Auch der Preis sagt nichts über die Qualität des Angebots aus. Eine Studie von 2014 hat sogar ergeben: je teurer das Angebot, desto verantwortungsloser wurde es am Ende.
4. Auswahlkriterien beachten
Einen großen Bogen sollte man um Voluntourismus-Anbieter machen, die behaupten, jeden Bewerber an ein Projekt vermitteln zu können. Seriöse Reiseveranstalter erkennt man daran, dass sie von Interessenten ein Motivationschreiben und Angaben über Erfahrungen z.B. im Umgang mit Kindern verlangen und am besten auch noch Grundkenntnisse der Landessprache.
5.Vorbereitungskurse besuchen
Fremdes Land, andere Kultur und völlig neue Aufgaben: Ohne gute Vorbereitung der freiwilligen Helfer geht da nix - sollte man meinen. Viele Anbieter scheren sich wenig um Vorbereitungskurse und bieten diese nur als Zusatzangebote an – natürlich auch für ein paar extra Scheinchen. Deswegen am besten bei der Auswahl des Reiseveranstalters darauf achten, dass dieser kostenlose Vorbereitungskurse anbietet.

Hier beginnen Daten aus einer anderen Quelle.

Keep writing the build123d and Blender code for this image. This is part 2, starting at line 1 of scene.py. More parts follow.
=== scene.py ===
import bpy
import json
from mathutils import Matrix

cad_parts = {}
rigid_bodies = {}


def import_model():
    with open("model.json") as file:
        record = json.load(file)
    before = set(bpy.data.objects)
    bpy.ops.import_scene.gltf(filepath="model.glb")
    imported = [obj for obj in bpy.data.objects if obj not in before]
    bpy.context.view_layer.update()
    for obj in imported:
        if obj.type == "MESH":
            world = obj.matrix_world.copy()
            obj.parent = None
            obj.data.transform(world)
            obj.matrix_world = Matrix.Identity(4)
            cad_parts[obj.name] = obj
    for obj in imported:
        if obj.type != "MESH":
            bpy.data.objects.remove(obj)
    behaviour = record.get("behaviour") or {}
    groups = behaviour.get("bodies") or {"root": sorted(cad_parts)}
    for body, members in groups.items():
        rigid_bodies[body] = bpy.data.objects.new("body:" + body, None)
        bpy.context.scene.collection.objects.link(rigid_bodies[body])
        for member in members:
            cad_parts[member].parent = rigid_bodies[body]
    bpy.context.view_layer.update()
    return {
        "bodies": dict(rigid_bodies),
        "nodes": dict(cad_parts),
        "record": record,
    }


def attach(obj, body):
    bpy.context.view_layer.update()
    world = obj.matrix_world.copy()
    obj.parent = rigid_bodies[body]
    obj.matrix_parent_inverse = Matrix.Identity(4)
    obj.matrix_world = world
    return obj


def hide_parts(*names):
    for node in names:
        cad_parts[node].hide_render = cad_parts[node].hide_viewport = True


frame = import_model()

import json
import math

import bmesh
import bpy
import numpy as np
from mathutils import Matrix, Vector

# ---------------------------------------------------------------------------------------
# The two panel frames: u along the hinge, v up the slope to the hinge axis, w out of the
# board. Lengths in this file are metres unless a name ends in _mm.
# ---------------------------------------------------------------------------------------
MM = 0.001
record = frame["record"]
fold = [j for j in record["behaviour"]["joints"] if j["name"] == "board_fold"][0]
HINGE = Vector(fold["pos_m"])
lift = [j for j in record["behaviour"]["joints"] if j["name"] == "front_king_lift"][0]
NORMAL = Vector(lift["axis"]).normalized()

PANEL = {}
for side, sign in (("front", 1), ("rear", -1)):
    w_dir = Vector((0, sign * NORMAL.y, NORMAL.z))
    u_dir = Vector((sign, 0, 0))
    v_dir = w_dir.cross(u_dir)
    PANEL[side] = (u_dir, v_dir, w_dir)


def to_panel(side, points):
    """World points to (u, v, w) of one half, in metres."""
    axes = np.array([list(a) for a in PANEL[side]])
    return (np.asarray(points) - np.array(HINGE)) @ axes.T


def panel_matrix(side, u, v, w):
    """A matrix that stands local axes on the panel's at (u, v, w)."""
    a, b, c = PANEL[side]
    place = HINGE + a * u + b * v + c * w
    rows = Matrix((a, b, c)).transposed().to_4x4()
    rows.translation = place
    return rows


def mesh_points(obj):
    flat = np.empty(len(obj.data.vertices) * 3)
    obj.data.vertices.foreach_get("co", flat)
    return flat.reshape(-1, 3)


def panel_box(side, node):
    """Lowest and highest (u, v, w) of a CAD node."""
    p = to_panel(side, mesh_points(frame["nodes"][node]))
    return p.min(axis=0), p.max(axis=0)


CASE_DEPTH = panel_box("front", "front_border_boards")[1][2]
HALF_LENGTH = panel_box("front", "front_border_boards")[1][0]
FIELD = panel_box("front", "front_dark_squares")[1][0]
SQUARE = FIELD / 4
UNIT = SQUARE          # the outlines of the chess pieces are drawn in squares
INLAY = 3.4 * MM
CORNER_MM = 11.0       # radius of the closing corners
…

6. Alternativen zum Voluntourismus
Grundsätzlich sollte man sich vorab fragen: Warum hab ich eigentlich Bock, in meinem Urlaub Freiwilligenarbeit zu leisten? Ist das Hauptziel, Armut vor Ort zu bekämpfen, kann man auch einen Fair Trade-Trip planen, bei dem besonders viel vom Reisepreis bei den Einheimischen bleibt. Für Menschen mit mehr Zeit sind staatlich geförderte Freiwilligendienste wie "Weltwärts" oder das freiwillige soziale Jahr im Ausland eine gute Adresse. Damit ist man zwar mindestens sechs Monate in der weiten Welt unterwegs, aber auch auf der sicheren Seite, dass das Abenteuer Volunteering nicht auf Kosten der Ärmsten geht.